Security of tenure is an absolute requirement in any productive society, and land titles are an integral part of such. The Common Wealth can be shared with absolute justice simply by collecting the economic rent of land and natural resources. Therefore, geoists are unquestionably in favour of the legal recognition of property rights – that is, rights of exclusive use and control over particular resources – which give owners incentives to use re-sources efficiently and to create improvements on that land.
Efficiency can be further served by making property rights transferable.
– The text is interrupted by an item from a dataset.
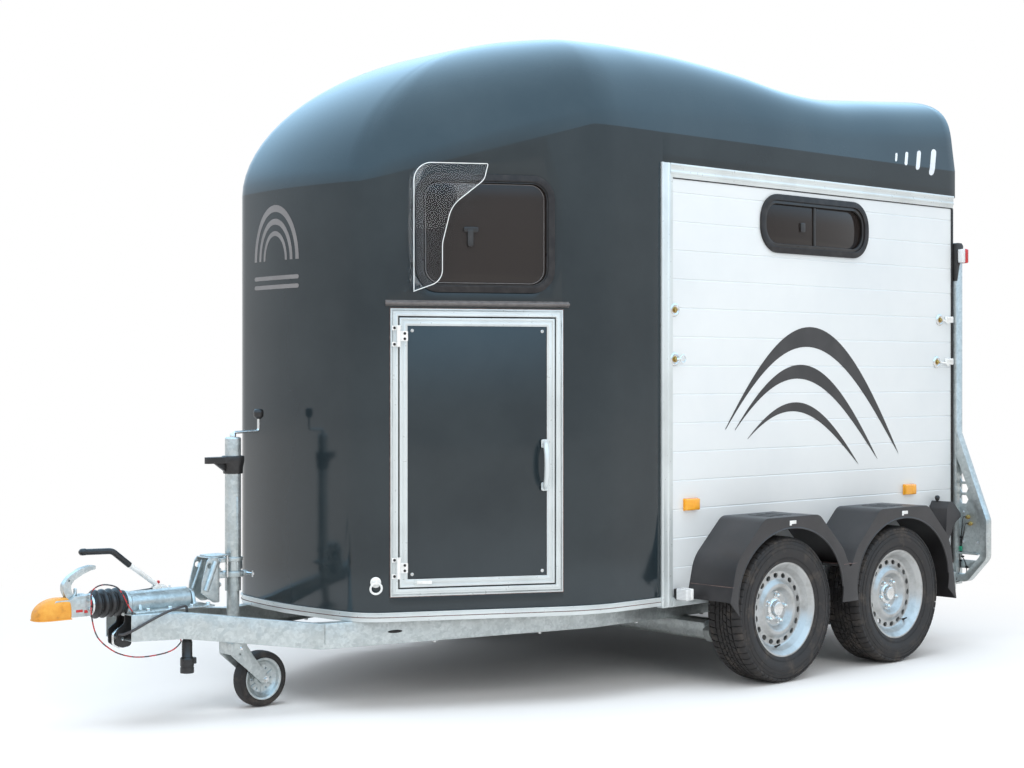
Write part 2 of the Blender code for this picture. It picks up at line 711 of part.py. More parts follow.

Once again, the all-important proviso is that the full economic rent of land be collected for the public purse (enabling, at the same time, the phasing out of taxes on honest work).
But, despite these insights and assistance from the World Bank, the scale of site rent collected remains low, while the punitive taxes on work and exchange perform their age-old task of discouraging honest endeavour and setting up a black economy, with all the associated criminal elements that inevitably arise in such situations.
Hey, the tax system makes cheats and liars out of nearly all of us – looking at the wealthy’s tax-minimisation schemes, why should we be the mugs?
How much rent is being collected from land? I only had to look at the skyrocketing real estate prices to firmly conclude “bugger all!” The other obvious indicator was vacant land – even in the heart of the biggest cities, tracts of land worth a king’s ransom were being kept out of production by speculators. My partner, Andrea, had caught on to the whole geoist paradigm effortlessly – I had only to point to another block of weed-infested land to prompt her to cry out “Where’s the LVT?” Alas, were it only so easy for over-educated (read: neo-classically brainwashed) economic ministers to see so clearly.